In the deep heart of the forest, there are places where no light ever shines, where darkness is folded by pale hands and jewel-bright eyes, where the world is ruled by the wicked and kept by the wraiths. This is where the Sprites of the Sihl live. 

But Sprites are not born, they are made. On the path to Spritehood, spritelings must first become shades. They do so by binding a shadow: a woodland creature, who guides them through their training. Together, they keep from the light and learn to enchant living things, to bind them, and, eventually, to kill them.

Yet, not all spritelings are born with malice—they must earn it or they are condemned. What happens then to the spriteling who finds a shadow where she shouldn’t? What happens if that particular spriteling wasn’t born with malice at all?

Ahraia was that spriteling. She ran too close to the light and bound herself to a wolf, a more powerful shadow than any that came before it. Now a shade, her shadow marks her for greatness. But a test is coming, and the further they wander out of the darkness, the deeper they wander into danger. Ahraia’s time is coming and what awaits her at the end of her test will either make her or kill her . . .

Review:

Well I think it is safe to say that nothing is coming between this Shade and Shadow. The bond formed is greater than any of the other Shades, evidence being that Aharia would never have been able to complete her final task to become a Sprite. (When you read the book you will know what I mean). They are stronger together than ever apart and have a bond that will not break. Something others fear and want them dead for. Shades are creatures that are made not born. Made to serve a purpose and if you don’t do that then it is safe to say you are expendable – the Shad-Mon is coming to darken your days.

All Aharia wants to do is run free with Losna her Shadow wolf. That’s not the way of Shades though. There is a journey they make through life evolving at different stages to become something more. Spritelings, Shades, Sprites, and so on. Each stage has tests they need to overcome, becoming harder the further you go. Now these creatures are bad and drawn to darkness, needing to stay in the dark to survive. They aren’t the good guys but that doesn’t make Aharia bad. She is a change others don’t want her to be. Showing how you can be so much more than the world you are brought into. Danger hunts her at every turn and there is no one she can trust other than herself and Losna. Family and nit means nothing once they get past the Shade stage it seems, with many having their own agendas. They would rather see others dead than wanting change. Can she out run the darkness and evil that follows or will it bind her to a fate worse than death? Perhaps it is time to come into the light to fight what comes. Show no fear and run free.

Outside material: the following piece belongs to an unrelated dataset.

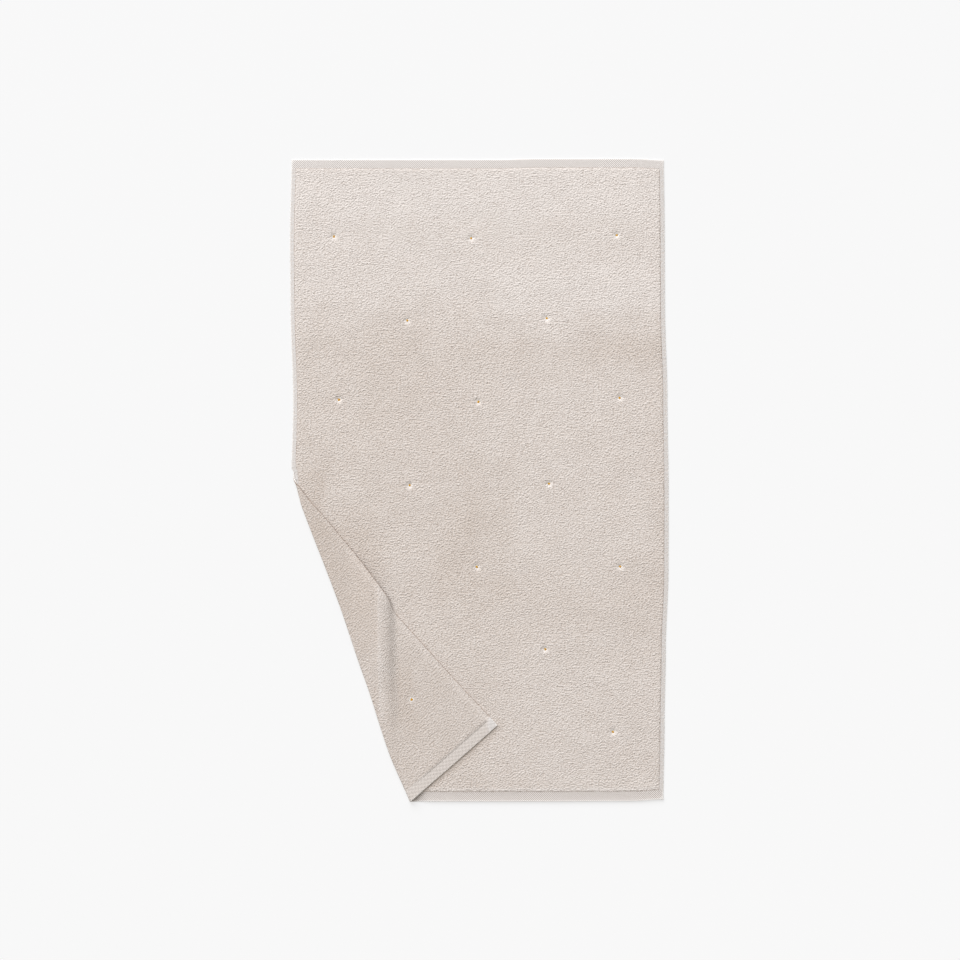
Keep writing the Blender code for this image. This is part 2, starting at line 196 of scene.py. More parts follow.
# Unevenness of the two ends, towards +Y, at places across the towel.
END_ROWS = table(
    "along bottom top",
    (-0.35, -0.0018, 0.0010),
    (-0.14, -0.0016, 0.0010),
    (-0.10, -0.0005, 0.0010),
    (0.04, -0.0006, 0.0010),
    (0.11, -0.0006, 0.0026),
    (0.29, 0.0002, 0.0028),
    (0.35, 0.0034, 0.0000))

# Unevenness of the fold: how far it lies inward of a straight line, at fractions of its length.
FOLD_ROWS = table(
    "along inward",
    (-0.02, 0.0000),
    (0.00, 0.0045),
    (0.03, 0.0060),
    (0.10, 0.0025),
    (0.38, 0.0048),
    (0.62, 0.0010),
    (0.85, -0.0042),
    (1.00, 0.0005))

# The ridge on the folded corner, from its low end to the edge of the cloth.
RIDGE_ROWS = table(
    "along crest foot height",
    (-0.485, -0.180, -0.147, 0.000),
    (-0.410, -0.185, -0.149, 0.008),
    (-0.340, -0.186, -0.152, 0.012),
    (-0.190, -0.187, -0.154, 0.0115))

# Patches of painted light and shade of the nap: where it leans, brushed towards the light it is paler and
# cooler (1), against it browner (-1).  Among them are the brighter top end and painted shade beside the
# fold's upper end and at the ridge's foot.  Each patch is full out to its half width and half height, and
# fades over as much again.
NAP_AND_PAINTED_LIGHT_ROWS = table(
    "x y wide high lean",
    (0.000, 0.520, 0.500, 0.140, 0.95),      # painted light: the whole end away from the fold, brighter
    # painted light along the top end, brighter still
    (0.000, 0.560, 0.400, 0.045, 0.50),
    (0.200, 0.330, 0.110, 0.045, 0.50),
    (-0.160, 0.225, 0.040, 0.070, -0.20),
    (0.055, 0.230, 0.040, 0.060, -0.15),
    (0.290, 0.265, 0.060, 0.035, -0.45),
    (0.165, 0.030, 0.110, 0.130, 0.40),
    (-0.010, -0.135, 0.045, 0.060, -0.45),
    (0.015, -0.030, 0.030, 0.050, -0.30),
    (0.320, -0.220, 0.035, 0.060, -0.15),
    (0.260, -0.490, 0.140, 0.120, 0.40),
    (-0.315, -0.045, 0.022, 0.045, -0.70),   # painted shade beside the fold's upper end
    (-0.250, -0.190, 0.045, 0.080, -0.80),   # folded corner, left of the ridge
    (-0.145, -0.390, 0.016, 0.050, -0.45),   # painted shade at the foot of the ridge on the folded corner
    (-0.130, -0.460, 0.060, 0.070, -0.25))
NAP_WANDERS = 0.012      # how far the borders of these patches wander
HEM_SHADE = -0.8         # painted shadow on the pile right beside the folded corner's hem, and how far it reaches
HEM_SHADE_OVER = 0.020
CREST_PAINTED_HIGHLIGHT = 0.9         # painted highlight along the ridge's crest, and half its width
CREST_WIDE = 0.0045
CREST_PAST = CREST_WIDE / 6   # how far past the crest the painted highlight's palest line lies
STEEP_PAINTED_LIGHT = 0.6         # painted light on the ridge's steep side, which lies in shade
TOP_SEAM_DARKENING = -0.4     # darker first loops past the top seam, painted light on those past the bottom seam, where the pile's edge faces away from the main light, and how far in they go
BOTTOM_SEAM_PAINTED_LIGHT = 1.0
SEAM_TONE_OVER = 0.0060
TIP_PAINTED_HIGHLIGHT = 1.6           # painted highlight on the folded corner's tip, where the hems cross, and its reach
TIP_HIGHLIGHT_OVER = 0.013
EDGE_LEAN = 0.2          # paler tone of the back along the side edges, where its hem lies, over this width
EDGE_LEAN_OVER = 0.016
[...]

Now this book took me a little while to really get into. The world created is intriguing but to start with a little hard to follow. It is a long read and some bits could have been thinned a little but most is needed to help create the world and journey that Aharia and her Shadow Losna go on. Have to say that it really picks up at the end though so is worth checking out.

3.5/4 out of 5 stars

I received a copy of this book from the author for my honest review.